**Exercise goal**
Transcribe the listing below word for word.

**Data supplied**
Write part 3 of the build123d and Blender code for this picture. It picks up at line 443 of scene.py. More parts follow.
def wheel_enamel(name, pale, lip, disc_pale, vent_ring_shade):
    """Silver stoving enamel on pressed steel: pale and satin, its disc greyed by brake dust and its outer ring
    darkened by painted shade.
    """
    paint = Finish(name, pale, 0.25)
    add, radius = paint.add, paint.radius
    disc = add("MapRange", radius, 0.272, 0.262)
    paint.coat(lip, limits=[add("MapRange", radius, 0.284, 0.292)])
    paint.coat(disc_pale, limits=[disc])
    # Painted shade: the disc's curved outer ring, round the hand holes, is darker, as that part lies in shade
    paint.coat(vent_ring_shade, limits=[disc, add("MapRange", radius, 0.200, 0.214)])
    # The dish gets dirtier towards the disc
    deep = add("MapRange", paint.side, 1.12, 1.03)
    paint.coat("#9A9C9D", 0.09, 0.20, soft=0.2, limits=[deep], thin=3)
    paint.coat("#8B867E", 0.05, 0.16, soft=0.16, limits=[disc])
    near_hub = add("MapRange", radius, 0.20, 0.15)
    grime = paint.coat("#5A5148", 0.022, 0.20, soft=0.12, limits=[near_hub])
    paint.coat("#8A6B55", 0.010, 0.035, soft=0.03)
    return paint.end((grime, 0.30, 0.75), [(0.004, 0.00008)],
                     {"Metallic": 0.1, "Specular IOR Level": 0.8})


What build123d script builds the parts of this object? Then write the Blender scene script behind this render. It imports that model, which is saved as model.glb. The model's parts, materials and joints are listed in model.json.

**Answer to the exercise**
Write part 3 of the build123d and Blender code for this picture. It picks up at line 443 of scene.py. More parts follow.
def wheel_enamel(name, pale, lip, disc_pale, vent_ring_shade):
    """Silver stoving enamel on pressed steel: pale and satin, its disc greyed by brake dust and its outer ring
    darkened by painted shade.
    """
    paint = Finish(name, pale, 0.25)
    add, radius = paint.add, paint.radius
    disc = add("MapRange", radius, 0.272, 0.262)
    paint.coat(lip, limits=[add("MapRange", radius, 0.284, 0.292)])
    paint.coat(disc_pale, limits=[disc])
    # Painted shade: the disc's curved outer ring, round the hand holes, is darker, as that part lies in shade
    paint.coat(vent_ring_shade, limits=[disc, add("MapRange", radius, 0.200, 0.214)])
    # The dish gets dirtier towards the disc
    deep = add("MapRange", paint.side, 1.12, 1.03)
    paint.coat("#9A9C9D", 0.09, 0.20, soft=0.2, limits=[deep], thin=3)
    paint.coat("#8B867E", 0.05, 0.16, soft=0.16, limits=[disc])
    near_hub = add("MapRange", radius, 0.20, 0.15)
    grime = paint.coat("#5A5148", 0.022, 0.20, soft=0.12, limits=[near_hub])
    paint.coat("#8A6B55", 0.010, 0.035, soft=0.03)
    return paint.end((grime, 0.30, 0.75), [(0.004, 0.00008)],
                     {"Metallic": 0.1, "Specular IOR Level": 0.8})


What build123d script builds the parts of this object? Then write the Blender scene script behind this render. It imports that model, which is saved as model.glb. The model's parts, materials and joints are listed in model.json.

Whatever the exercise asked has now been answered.